Exercise requirements -
Each line from the one containing "imported = [obj" through the one containing "PER_METRE = 1000" must be echoed exactly, endpoints included, and every other line omitted.

===== Stored data =====

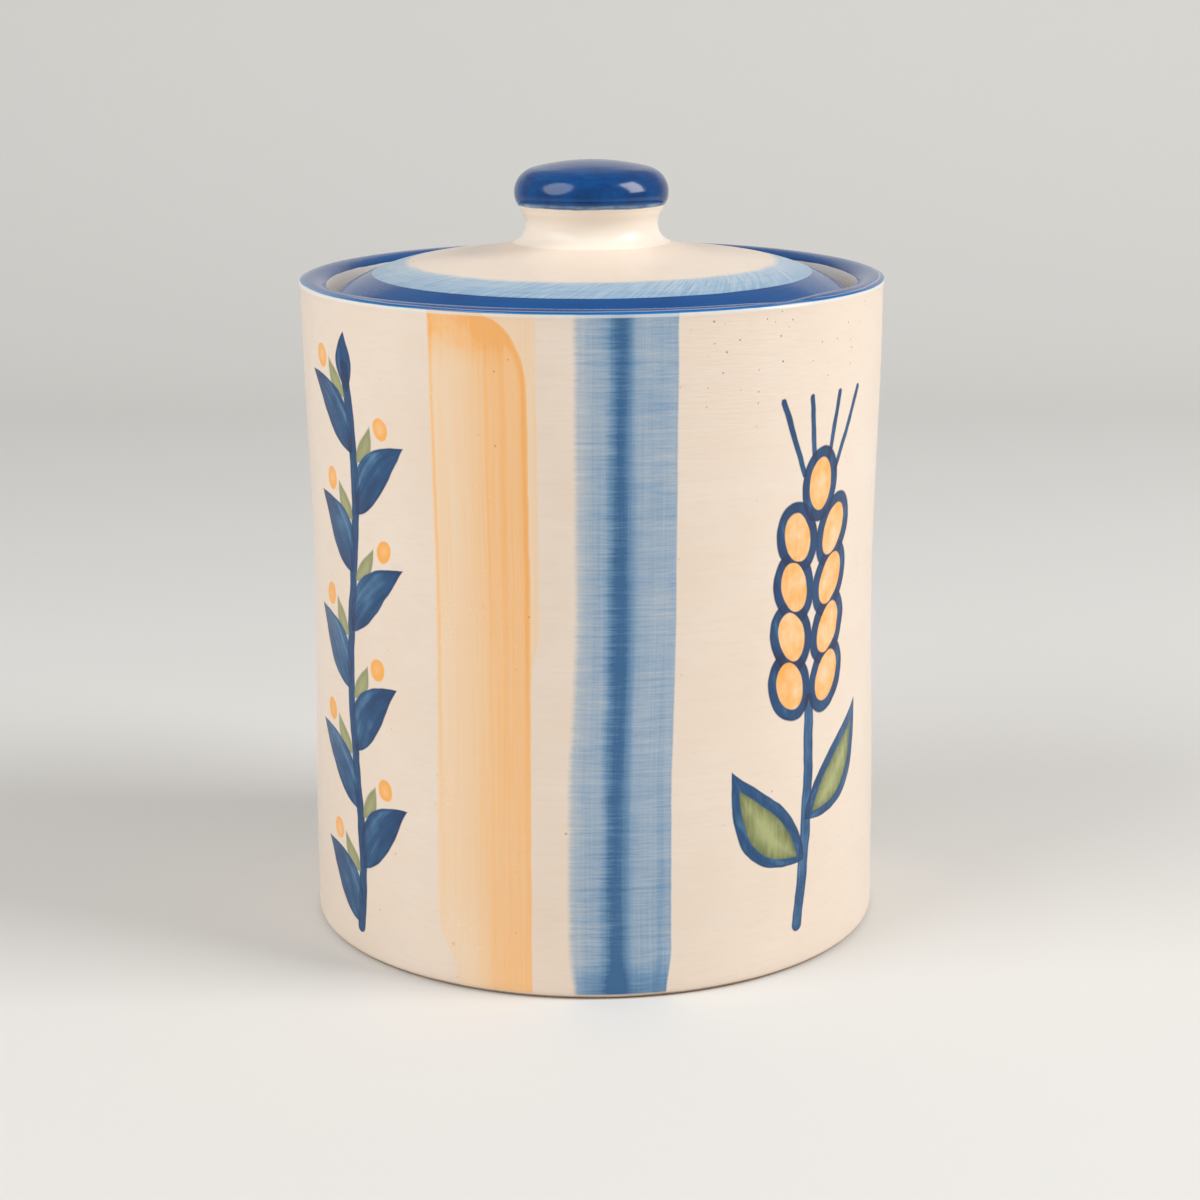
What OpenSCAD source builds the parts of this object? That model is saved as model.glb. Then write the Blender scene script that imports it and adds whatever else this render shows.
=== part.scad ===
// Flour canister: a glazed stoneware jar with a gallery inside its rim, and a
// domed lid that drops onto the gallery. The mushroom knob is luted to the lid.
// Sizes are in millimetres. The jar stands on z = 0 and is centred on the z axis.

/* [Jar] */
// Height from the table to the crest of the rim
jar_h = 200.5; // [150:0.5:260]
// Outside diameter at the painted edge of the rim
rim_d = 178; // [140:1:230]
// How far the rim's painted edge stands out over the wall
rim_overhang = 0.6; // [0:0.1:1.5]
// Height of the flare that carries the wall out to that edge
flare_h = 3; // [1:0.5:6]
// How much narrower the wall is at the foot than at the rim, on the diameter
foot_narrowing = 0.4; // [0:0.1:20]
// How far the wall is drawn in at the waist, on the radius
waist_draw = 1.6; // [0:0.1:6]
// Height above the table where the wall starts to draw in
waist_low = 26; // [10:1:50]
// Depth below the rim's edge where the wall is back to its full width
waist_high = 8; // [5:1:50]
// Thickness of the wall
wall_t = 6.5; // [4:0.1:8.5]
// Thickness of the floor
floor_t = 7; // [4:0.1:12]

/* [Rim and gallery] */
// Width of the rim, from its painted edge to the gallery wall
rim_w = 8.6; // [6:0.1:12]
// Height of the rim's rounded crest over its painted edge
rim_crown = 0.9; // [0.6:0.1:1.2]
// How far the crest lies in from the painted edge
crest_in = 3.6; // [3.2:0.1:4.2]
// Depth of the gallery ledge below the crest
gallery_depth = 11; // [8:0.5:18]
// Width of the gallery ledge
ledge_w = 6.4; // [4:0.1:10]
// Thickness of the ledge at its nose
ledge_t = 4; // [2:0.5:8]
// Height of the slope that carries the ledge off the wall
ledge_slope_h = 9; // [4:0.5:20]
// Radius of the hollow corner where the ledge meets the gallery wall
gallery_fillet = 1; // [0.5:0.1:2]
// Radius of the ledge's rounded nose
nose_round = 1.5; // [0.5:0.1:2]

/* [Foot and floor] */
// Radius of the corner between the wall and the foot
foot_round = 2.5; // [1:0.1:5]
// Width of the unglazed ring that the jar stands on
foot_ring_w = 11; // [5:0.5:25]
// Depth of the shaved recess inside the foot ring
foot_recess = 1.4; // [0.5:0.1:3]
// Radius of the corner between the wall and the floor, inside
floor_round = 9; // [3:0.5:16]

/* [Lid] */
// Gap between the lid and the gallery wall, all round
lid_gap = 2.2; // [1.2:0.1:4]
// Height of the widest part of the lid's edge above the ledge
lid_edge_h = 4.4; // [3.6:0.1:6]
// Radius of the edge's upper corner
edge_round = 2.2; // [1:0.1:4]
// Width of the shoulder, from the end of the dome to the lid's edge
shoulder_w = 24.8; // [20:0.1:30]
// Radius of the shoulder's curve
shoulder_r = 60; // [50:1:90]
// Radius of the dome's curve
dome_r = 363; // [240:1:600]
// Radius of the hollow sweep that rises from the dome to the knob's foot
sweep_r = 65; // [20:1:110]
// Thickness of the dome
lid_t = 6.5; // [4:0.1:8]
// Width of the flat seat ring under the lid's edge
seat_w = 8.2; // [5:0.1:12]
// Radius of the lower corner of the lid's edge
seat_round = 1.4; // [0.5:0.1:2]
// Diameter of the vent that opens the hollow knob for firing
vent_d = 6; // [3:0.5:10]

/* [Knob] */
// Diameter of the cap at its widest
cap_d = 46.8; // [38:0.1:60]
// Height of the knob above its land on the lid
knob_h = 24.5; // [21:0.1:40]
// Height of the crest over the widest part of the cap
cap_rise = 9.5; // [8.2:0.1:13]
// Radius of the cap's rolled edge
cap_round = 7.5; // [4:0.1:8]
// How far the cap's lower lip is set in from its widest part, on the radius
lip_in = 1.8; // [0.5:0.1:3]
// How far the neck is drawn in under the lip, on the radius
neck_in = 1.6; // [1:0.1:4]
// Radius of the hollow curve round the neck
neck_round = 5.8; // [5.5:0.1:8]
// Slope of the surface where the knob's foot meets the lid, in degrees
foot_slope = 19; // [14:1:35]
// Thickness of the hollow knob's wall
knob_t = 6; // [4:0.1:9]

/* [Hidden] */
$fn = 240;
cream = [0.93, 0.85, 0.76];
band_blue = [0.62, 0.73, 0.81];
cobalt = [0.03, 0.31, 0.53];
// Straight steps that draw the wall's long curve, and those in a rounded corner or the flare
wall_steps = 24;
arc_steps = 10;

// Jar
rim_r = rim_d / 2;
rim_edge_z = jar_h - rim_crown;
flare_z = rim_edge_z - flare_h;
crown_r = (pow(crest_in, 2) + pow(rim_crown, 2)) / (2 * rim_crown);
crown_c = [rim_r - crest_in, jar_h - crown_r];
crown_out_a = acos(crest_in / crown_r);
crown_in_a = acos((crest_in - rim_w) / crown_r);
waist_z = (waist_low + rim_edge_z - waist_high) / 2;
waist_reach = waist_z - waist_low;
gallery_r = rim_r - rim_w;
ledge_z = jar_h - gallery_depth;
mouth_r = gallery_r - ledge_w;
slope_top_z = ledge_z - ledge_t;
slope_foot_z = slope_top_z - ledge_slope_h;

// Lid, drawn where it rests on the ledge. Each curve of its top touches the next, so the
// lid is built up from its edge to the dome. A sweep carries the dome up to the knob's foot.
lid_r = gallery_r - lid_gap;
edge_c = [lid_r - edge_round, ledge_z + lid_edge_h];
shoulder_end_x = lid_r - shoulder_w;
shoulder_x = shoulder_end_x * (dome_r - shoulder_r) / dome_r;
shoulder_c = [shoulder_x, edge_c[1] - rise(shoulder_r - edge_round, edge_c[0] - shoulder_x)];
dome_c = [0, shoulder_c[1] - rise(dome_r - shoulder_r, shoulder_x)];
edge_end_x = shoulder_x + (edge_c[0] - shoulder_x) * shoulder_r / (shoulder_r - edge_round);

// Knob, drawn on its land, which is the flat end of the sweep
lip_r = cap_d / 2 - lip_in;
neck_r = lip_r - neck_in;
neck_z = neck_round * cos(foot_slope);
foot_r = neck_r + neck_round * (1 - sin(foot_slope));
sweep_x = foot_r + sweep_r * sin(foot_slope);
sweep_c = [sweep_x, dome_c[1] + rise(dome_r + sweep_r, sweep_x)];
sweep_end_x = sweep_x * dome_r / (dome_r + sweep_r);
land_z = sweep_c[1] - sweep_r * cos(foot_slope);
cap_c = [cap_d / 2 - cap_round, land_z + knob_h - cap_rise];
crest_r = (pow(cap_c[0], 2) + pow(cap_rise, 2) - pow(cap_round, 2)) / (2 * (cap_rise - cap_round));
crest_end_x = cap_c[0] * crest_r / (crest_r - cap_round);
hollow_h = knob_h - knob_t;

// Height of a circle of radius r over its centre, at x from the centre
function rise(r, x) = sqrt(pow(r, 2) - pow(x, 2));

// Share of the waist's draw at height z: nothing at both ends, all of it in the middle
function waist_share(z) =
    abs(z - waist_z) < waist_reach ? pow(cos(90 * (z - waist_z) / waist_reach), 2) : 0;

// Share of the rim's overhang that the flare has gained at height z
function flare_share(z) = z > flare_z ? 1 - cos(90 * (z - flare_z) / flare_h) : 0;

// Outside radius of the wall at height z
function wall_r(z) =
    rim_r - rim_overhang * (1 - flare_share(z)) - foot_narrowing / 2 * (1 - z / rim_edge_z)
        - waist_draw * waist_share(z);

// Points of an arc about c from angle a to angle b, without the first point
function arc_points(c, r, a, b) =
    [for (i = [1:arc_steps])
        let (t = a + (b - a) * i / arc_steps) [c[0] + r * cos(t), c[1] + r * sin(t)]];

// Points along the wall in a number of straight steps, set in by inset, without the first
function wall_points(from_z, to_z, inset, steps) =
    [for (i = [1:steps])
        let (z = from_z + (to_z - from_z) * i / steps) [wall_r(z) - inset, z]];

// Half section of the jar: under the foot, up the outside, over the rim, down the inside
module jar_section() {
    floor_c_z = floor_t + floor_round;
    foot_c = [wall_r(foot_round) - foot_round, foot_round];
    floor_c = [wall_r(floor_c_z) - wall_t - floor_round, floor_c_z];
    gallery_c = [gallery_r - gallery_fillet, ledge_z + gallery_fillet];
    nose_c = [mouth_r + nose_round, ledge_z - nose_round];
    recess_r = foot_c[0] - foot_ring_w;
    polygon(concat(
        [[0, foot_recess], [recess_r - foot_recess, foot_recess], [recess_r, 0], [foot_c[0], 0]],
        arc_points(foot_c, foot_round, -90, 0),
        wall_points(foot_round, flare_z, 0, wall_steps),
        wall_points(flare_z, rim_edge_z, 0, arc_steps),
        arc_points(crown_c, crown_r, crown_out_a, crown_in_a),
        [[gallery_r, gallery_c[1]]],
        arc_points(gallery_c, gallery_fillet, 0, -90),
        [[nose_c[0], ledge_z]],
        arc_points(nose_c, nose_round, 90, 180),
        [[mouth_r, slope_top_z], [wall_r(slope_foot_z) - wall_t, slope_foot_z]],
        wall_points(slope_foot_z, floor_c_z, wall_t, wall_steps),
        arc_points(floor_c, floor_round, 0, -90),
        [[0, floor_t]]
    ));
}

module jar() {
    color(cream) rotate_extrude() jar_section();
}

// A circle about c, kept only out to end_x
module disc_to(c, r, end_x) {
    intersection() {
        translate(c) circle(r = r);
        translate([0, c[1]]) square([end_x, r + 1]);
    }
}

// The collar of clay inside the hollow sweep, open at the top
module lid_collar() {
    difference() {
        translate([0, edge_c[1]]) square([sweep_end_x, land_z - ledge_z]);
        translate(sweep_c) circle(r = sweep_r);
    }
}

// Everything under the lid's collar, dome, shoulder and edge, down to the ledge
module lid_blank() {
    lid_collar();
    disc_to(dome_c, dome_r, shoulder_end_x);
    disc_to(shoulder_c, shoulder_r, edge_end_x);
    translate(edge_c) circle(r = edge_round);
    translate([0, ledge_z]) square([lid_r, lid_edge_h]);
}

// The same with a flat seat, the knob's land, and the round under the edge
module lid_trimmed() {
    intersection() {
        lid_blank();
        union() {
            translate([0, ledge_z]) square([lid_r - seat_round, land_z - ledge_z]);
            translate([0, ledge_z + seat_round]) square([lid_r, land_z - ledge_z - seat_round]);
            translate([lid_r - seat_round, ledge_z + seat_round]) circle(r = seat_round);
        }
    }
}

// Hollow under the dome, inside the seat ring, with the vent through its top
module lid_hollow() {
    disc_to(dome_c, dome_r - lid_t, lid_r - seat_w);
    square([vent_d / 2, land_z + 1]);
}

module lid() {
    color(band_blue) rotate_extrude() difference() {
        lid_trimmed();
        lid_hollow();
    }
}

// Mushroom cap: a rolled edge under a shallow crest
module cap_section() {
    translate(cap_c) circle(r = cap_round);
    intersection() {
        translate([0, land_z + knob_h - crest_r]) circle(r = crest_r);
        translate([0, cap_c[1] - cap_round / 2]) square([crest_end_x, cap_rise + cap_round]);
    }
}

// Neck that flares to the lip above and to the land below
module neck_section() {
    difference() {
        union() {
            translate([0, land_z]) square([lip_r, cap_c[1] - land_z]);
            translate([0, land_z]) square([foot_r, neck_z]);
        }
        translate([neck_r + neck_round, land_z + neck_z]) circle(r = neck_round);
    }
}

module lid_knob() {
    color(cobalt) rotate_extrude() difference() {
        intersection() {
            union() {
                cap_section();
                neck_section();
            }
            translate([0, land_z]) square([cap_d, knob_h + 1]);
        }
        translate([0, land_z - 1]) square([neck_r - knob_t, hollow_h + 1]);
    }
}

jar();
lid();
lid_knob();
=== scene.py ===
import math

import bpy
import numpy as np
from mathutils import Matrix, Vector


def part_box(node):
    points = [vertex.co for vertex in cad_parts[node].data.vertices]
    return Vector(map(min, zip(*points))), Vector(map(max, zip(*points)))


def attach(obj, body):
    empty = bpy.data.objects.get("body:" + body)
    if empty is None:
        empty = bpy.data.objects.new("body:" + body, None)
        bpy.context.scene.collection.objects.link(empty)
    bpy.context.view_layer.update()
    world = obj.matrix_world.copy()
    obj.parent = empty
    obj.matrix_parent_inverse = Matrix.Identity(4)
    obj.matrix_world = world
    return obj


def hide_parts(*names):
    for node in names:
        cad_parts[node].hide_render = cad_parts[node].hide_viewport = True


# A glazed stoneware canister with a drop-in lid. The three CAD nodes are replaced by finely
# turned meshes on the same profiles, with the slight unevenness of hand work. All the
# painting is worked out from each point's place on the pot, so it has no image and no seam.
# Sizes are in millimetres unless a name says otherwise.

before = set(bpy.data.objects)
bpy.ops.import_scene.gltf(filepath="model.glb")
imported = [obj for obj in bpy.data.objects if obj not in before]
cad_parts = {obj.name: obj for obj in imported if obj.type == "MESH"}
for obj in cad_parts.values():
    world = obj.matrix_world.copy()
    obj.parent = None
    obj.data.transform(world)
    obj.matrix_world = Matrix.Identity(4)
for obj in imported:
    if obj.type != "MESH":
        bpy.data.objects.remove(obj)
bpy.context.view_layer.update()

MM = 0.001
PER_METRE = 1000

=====
===== Stored data =====

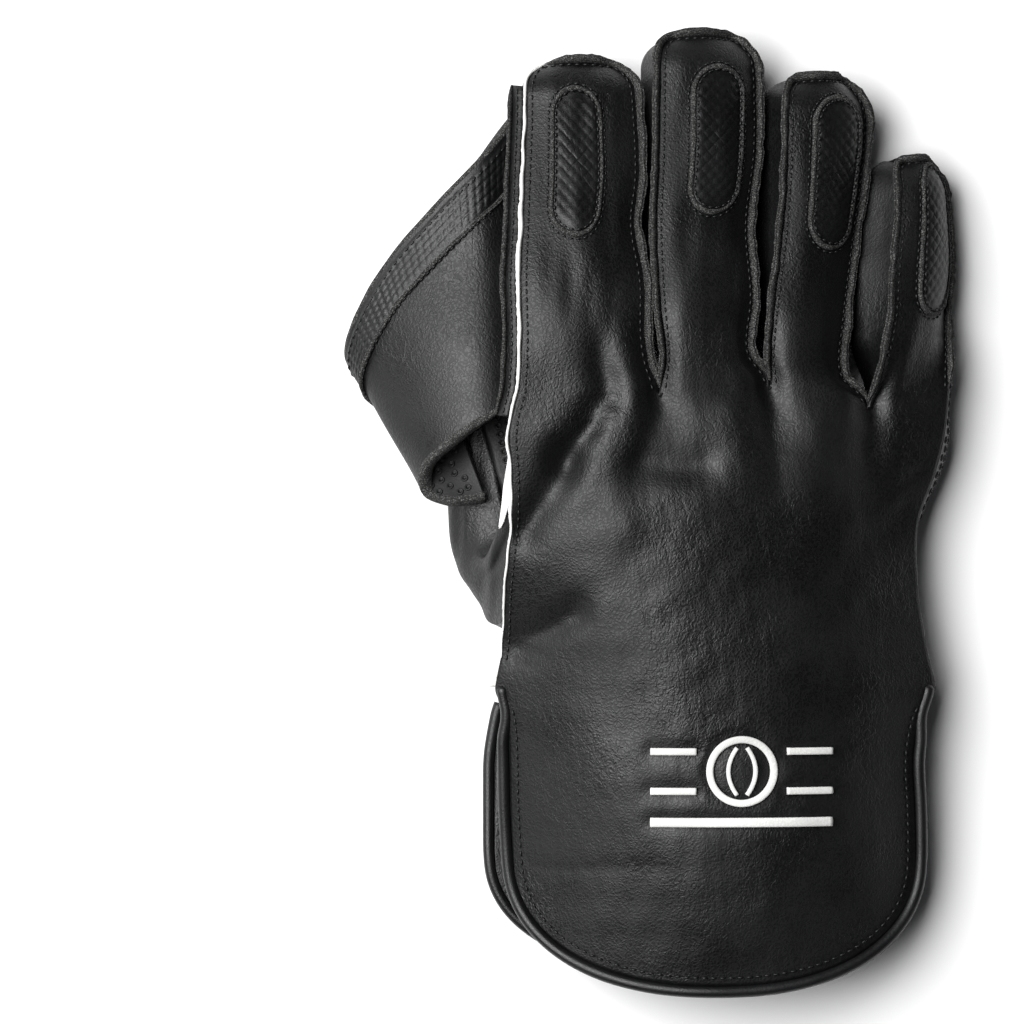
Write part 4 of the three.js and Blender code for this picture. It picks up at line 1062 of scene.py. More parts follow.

=====

Expected output -
imported = [obj for obj in bpy.data.objects if obj not in before]
cad_parts = {obj.name: obj for obj in imported if obj.type == "MESH"}
for obj in cad_parts.values():
    world = obj.matrix_world.copy()
    obj.parent = None
    obj.data.transform(world)
    obj.matrix_world = Matrix.Identity(4)
for obj in imported:
    if obj.type != "MESH":
        bpy.data.objects.remove(obj)
bpy.context.view_layer.update()

MM = 0.001
PER_METRE = 1000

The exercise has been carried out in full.